Grammar is being taught by its absence? This is a clever, but nonsensical phrase and I do hope others can see this. Its very cleverness makes it hard to see through, but Eisner is to be scored soundly for such meretricious language. A school has only two curricula, the explicit curriculum and the implicit curriculum. The expicit curriculum is to be found in the evaluation materials given to the evaluating treams that ceritfy schools. The implicit curriculum contains, among other things, the belief that grammar is unimportant. Of greaterimportance is the implicit curriculum dealing with character, e.g., that self discipline and self restraint are or are not crucial to intellectual development. Many public schools have made the “non-practice” of self discipline a pervasive environment that students embibe as it were by breathing the air. I might cite as well the separation of effort and reward, e.g., that practice seen most clearly in grade inflation.

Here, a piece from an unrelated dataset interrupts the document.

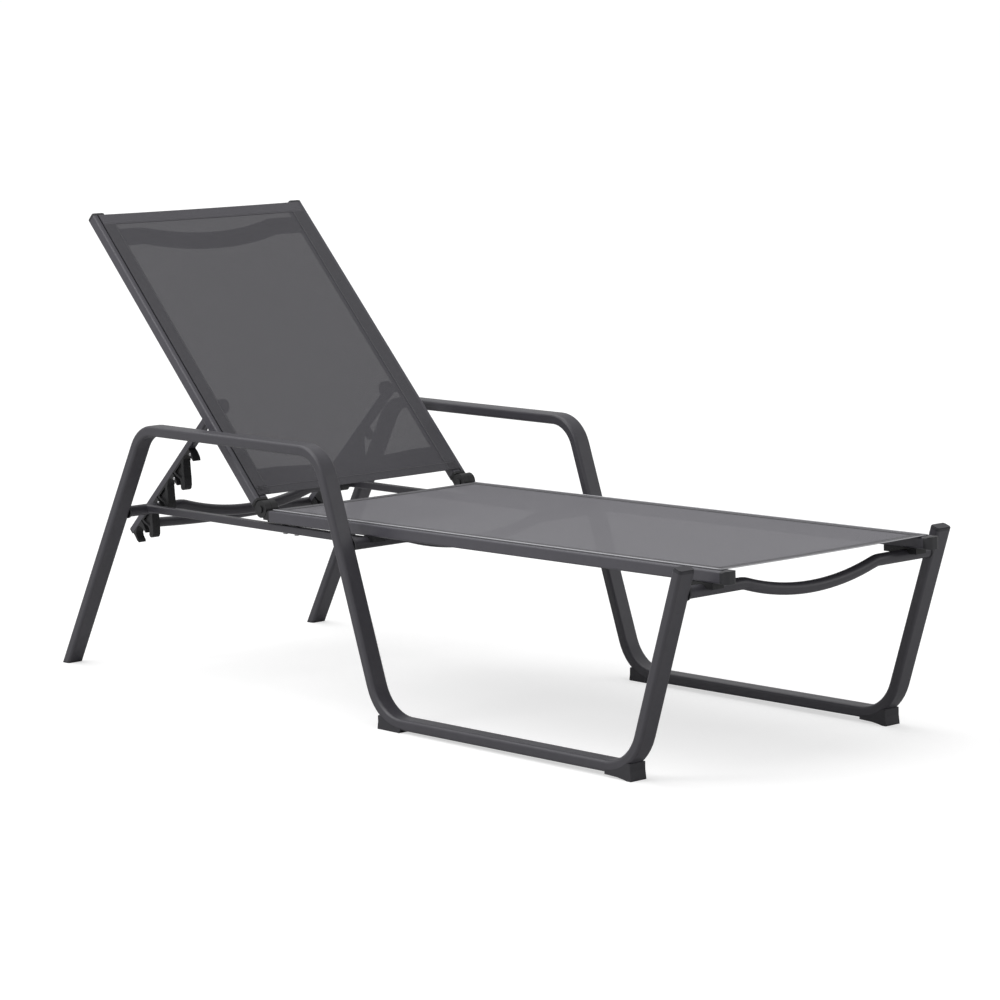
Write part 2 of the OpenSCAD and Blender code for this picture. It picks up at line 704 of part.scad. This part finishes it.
// One moulded catch block. k counts the notches from the catch bar's own one.
module catch_block(k, last = false) {
  u = notch_u + k * notch_pitch;
  color(plastic) in_stay() translate([u, arm_t / 2 + slip / 2, -arm_x - arm_w]) difference() {
    linear_extrude(arm_w) catch_outline(last);
    if (!last) translate([0, 0, -1]) linear_extrude(5)
      polygon([[notch_r + 9, 4], [notch_r + 30, 29], [notch_r + 37, 11], [notch_r + 38, 4]]);
  }
}

// ---------- parts ----------

side_frame();  // side_frame_near
far() side_frame();  // side_frame_far
post_cap();  // post_cap_near
far() post_cap();  // post_cap_far
foot_plug();  // foot_plug_near
far() foot_plug();  // foot_plug_far
toe_front();  // toe_front_near
far() toe_front();  // toe_front_far
toe_rear();  // toe_rear_near
far() toe_rear();  // toe_rear_far
crossbar_foot();
crossbar_mid();
crossbar_rear();
stretcher();  // stretcher_near
far() stretcher();  // stretcher_far
saddle_foot();  // saddle_foot_near
far() saddle_foot();  // saddle_foot_far
saddle_mid();  // saddle_mid_near
far() saddle_mid();  // saddle_mid_far
rail_spacers();
rail_screws();
seat_rail();  // seat_rail_near
far() seat_rail();  // seat_rail_far
seat_cap();  // seat_cap_near
far() seat_cap();  // seat_cap_far
seat_ear();  // seat_ear_near
far() seat_ear();  // seat_ear_far
seat_spline();  // seat_spline_near
far() seat_spline();  // seat_spline_far
seat_sling();
hinge_pin();  // hinge_pin_near
far() hinge_pin();  // hinge_pin_far
back_rail();  // back_rail_near
far() back_rail();  // back_rail_far
back_cap();  // back_cap_near
far() back_cap();  // back_cap_far
back_ear();  // back_ear_near
far() back_ear();  // back_ear_far
back_bar_upper();
back_bar_lower();
back_spline();  // back_spline_near
far() back_spline();  // back_spline_far
back_sling();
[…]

But the is no “null curriculum.” This is the sort of jargon that professional education writers use to give a specious rhetorical ingenuity to their efforts to create a new spin on the obvious.
Larry
To be specific, there seem to be no resolutions at this GC dealing with abortion and TEC membership in the Religious Coalition for Reproductive Choice (pro-abortion group). In GC06 there were several resolutions (all were killed and never made it to full votes) urging TEC to support life. This GC, nothing that I could find – although several dioceses have passed their own resolutions disowning the Executive Council action in ’06 that committed the entire TEC to the RCRC. Interesting that this issue has been definitively decided at the national level as no longer worthy of discussion.
Larry, the point of the null curriculum is precisely that which you say Eisner has missed: the utter lack of any mention of grammar teaches that grammar is considered unimportant, and that any expressed interest in grammar would be frowned upon as a waste of time, hurtful, non-inclusive, divisive, schismatic. Now does the null curriculum idea seem relevant to TEO?